## Work instructions:
Reproduce the lines below from the one that contains "Recreate this object" through the end, inclusive, and add nothing.

## Exercise data:

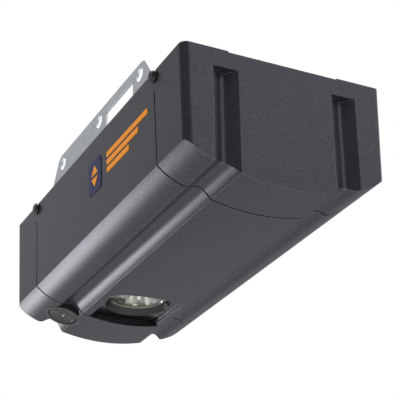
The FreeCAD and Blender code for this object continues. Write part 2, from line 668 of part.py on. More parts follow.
def turned_about_x(shape, degrees):
    return shape.rotated(Vector(0, WORM_Y, DRIVE_Z), Vector(1, 0, 0), degrees)


def slotted(r, slots, depth, width, x0, x1, bore):
    """A round stack with slots along it."""
    core = ring_x(r, bore, x0, x1)
    cutter = box(x0 - 1, x1 + 1, WORM_Y - width / 2, WORM_Y + width / 2, DRIVE_Z + r - depth, DRIVE_Z + r + 2)
    return core.cut([turned_about_x(cutter, 360 * n / slots) for n in range(slots)])


def armature_core():
    return slotted(19.6, 8, 8.0, 3.0, -52, -15, MOTOR_SHAFT_R + SEATED)


def armature_winding():
    """The copper in the core's slots, with the end turns on both sides."""
    ends = [ring_x(15, MOTOR_SHAFT_R + 2, -57.5, -52.05), ring_x(15, MOTOR_SHAFT_R + 2, -14.95, -11.8)]
    filler = box(-52.05, -14.95, WORM_Y - 1.35, WORM_Y + 1.35, DRIVE_Z + 12.2, DRIVE_Z + 18.4)
    coils = [turned_about_x(filler, 45 * n) for n in range(8)]
    return join(ends + coils)


def commutator():
    return slotted(9.0, 8, 1.2, 0.8, -11, -2, MOTOR_SHAFT_R + SEATED)


def worm():
    """A single-start right-hand worm. Its thread crosses the middle of its length on the wheel's side."""
    core = Part.makeCylinder(WORM_PITCH_R - DEDENDUM, WORM_LENGTH)
    turns_in = 1.0
    thread_length = WORM_LENGTH - 2 * turns_in
    sunk = 0.4
    root, tip = WORM_PITCH_R - DEDENDUM - sunk, WORM_PITCH_R + ADDENDUM
    root_half = TOOTH_HALF + (DEDENDUM + sunk) * math.tan(PRESSURE)
    tip_half = TOOTH_HALF - ADDENDUM * math.tan(PRESSURE)
    helix = Part.makeHelix(WORM_LEAD, thread_length - 2 * root_half, WORM_PITCH_R)
    corners = ((root, -root_half), (tip, -tip_half), (tip, tip_half), (root, root_half), (root, -root_half))
    profile = Part.makePolygon([Vector(r, 0, z) for r, z in corners])
    thread = Part.Wire(helix).makePipeShell([profile], True, True)
    thread.translate(Vector(0, 0, turns_in + root_half))
    solid = join([core, thread])
    middle_turns = (WORM_LENGTH / 2 - turns_in - root_half) / WORM_LEAD
    solid.rotate(Vector(0, 0, 0), Vector(0, 0, 1), -360 * middle_turns)
    solid = solid.cut(Part.makeCylinder(MOTOR_SHAFT_R + SEATED, WORM_LENGTH + 2, Vector(0, 0, -1)))
    solid.translate(Vector(0, 0, -WORM_LENGTH / 2))
    solid.Placement = worm_placement().multiply(solid.Placement)
    return solid


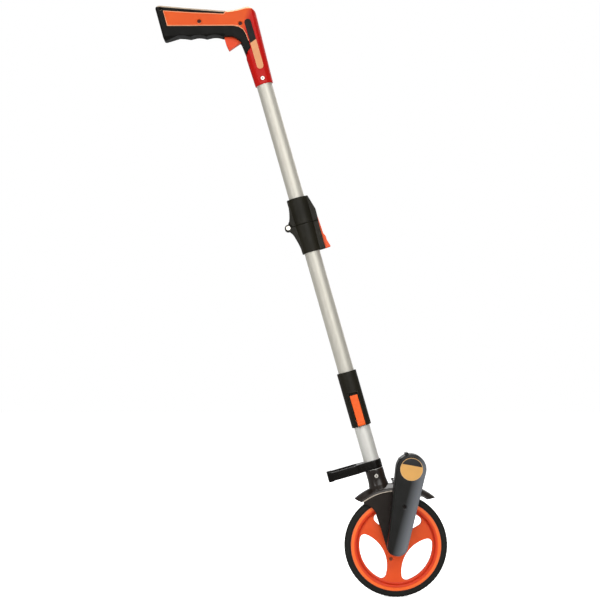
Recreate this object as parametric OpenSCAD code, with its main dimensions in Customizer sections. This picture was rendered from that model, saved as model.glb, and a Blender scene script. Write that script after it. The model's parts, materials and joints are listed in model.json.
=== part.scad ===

## Result for this task:
Recreate this object as parametric OpenSCAD code, with its main dimensions in Customizer sections. This picture was rendered from that model, saved as model.glb, and a Blender scene script. Write that script after it. The model's parts, materials and joints are listed in model.json.
=== part.scad ===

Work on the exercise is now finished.